* BEGIN *

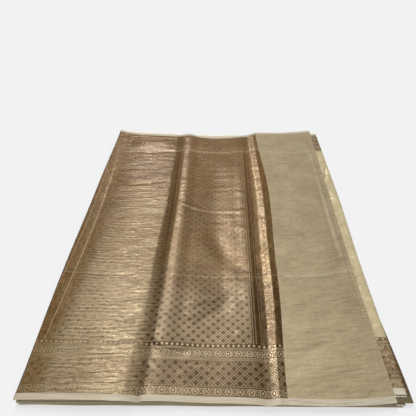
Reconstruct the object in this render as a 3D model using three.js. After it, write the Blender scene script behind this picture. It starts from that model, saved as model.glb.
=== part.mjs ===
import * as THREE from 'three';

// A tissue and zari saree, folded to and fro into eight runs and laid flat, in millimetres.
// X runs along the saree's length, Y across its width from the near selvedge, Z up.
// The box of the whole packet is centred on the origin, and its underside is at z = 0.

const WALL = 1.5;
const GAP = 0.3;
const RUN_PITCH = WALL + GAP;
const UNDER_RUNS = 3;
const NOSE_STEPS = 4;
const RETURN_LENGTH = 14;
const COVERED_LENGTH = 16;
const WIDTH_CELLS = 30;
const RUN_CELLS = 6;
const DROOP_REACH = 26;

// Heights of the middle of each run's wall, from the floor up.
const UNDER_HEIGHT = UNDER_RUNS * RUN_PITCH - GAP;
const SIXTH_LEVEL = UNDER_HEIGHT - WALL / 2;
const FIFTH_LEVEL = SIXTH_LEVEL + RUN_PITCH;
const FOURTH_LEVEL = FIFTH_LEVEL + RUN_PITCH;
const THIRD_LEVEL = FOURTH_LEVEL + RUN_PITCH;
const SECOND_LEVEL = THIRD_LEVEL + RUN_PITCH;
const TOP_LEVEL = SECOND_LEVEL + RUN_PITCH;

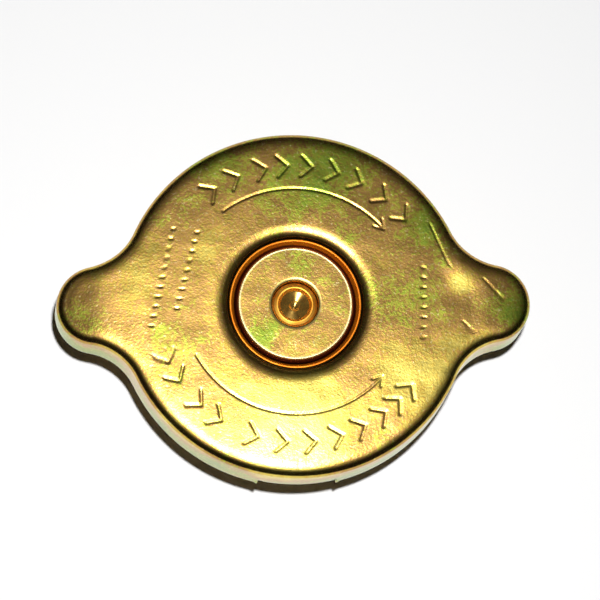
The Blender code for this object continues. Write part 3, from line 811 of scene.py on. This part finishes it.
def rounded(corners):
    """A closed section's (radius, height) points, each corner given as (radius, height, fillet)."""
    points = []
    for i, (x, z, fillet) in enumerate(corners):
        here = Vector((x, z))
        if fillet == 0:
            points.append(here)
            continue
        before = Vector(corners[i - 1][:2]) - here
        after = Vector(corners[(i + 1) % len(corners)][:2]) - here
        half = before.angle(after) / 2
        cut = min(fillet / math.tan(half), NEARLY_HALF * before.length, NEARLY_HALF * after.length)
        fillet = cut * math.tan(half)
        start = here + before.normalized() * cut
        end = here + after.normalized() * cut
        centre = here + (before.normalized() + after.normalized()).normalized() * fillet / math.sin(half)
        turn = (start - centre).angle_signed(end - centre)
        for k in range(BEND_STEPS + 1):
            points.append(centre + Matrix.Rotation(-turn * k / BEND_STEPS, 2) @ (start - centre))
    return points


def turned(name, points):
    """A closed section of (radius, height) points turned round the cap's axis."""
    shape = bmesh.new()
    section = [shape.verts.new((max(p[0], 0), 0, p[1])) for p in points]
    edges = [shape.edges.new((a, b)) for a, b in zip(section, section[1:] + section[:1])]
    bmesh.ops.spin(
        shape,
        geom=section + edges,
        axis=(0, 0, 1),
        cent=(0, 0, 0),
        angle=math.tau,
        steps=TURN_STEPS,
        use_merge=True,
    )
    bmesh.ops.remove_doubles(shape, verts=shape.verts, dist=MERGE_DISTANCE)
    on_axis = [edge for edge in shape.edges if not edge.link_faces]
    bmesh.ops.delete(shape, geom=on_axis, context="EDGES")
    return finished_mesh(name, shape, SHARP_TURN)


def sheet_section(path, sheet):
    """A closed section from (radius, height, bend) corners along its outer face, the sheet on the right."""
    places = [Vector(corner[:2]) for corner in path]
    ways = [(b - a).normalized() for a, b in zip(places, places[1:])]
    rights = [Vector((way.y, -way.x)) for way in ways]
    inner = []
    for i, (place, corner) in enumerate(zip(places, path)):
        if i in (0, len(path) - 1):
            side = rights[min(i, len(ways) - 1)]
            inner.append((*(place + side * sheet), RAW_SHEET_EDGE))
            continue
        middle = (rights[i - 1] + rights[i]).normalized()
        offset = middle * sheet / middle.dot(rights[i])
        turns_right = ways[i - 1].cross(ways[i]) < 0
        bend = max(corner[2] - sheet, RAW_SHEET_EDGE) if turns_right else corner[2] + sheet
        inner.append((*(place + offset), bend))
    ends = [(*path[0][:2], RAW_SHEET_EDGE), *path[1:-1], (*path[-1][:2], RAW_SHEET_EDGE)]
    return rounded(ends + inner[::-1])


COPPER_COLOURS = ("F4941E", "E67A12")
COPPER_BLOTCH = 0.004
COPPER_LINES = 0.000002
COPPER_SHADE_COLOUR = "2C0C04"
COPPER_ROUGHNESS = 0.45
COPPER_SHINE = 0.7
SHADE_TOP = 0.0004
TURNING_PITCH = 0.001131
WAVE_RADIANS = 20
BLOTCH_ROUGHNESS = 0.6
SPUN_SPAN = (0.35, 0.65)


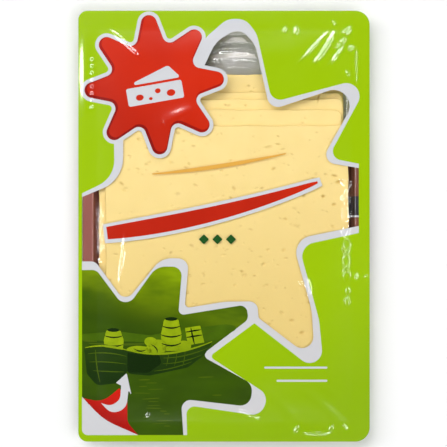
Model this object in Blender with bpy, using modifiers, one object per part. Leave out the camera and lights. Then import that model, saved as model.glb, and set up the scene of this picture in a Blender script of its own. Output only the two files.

* END *

* **Stated exercise**: Up to and including the line with "const TOP_LEVEL = SECOND_LEVEL + RUN_PITCH;", repeat the data exactly, starting from its first line; nothing else belongs in the response.

* **Expected answer**:
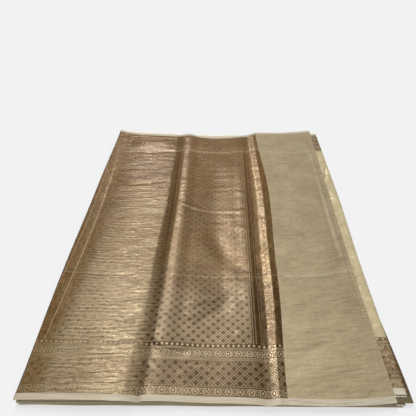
Reconstruct the object in this render as a 3D model using three.js. After it, write the Blender scene script behind this picture. It starts from that model, saved as model.glb.
=== part.mjs ===
import * as THREE from 'three';

// A tissue and zari saree, folded to and fro into eight runs and laid flat, in millimetres.
// X runs along the saree's length, Y across its width from the near selvedge, Z up.
// The box of the whole packet is centred on the origin, and its underside is at z = 0.

const WALL = 1.5;
const GAP = 0.3;
const RUN_PITCH = WALL + GAP;
const UNDER_RUNS = 3;
const NOSE_STEPS = 4;
const RETURN_LENGTH = 14;
const COVERED_LENGTH = 16;
const WIDTH_CELLS = 30;
const RUN_CELLS = 6;
const DROOP_REACH = 26;

// Heights of the middle of each run's wall, from the floor up.
const UNDER_HEIGHT = UNDER_RUNS * RUN_PITCH - GAP;
const SIXTH_LEVEL = UNDER_HEIGHT - WALL / 2;
const FIFTH_LEVEL = SIXTH_LEVEL + RUN_PITCH;
const FOURTH_LEVEL = FIFTH_LEVEL + RUN_PITCH;
const THIRD_LEVEL = FOURTH_LEVEL + RUN_PITCH;
const SECOND_LEVEL = THIRD_LEVEL + RUN_PITCH;
const TOP_LEVEL = SECOND_LEVEL + RUN_PITCH;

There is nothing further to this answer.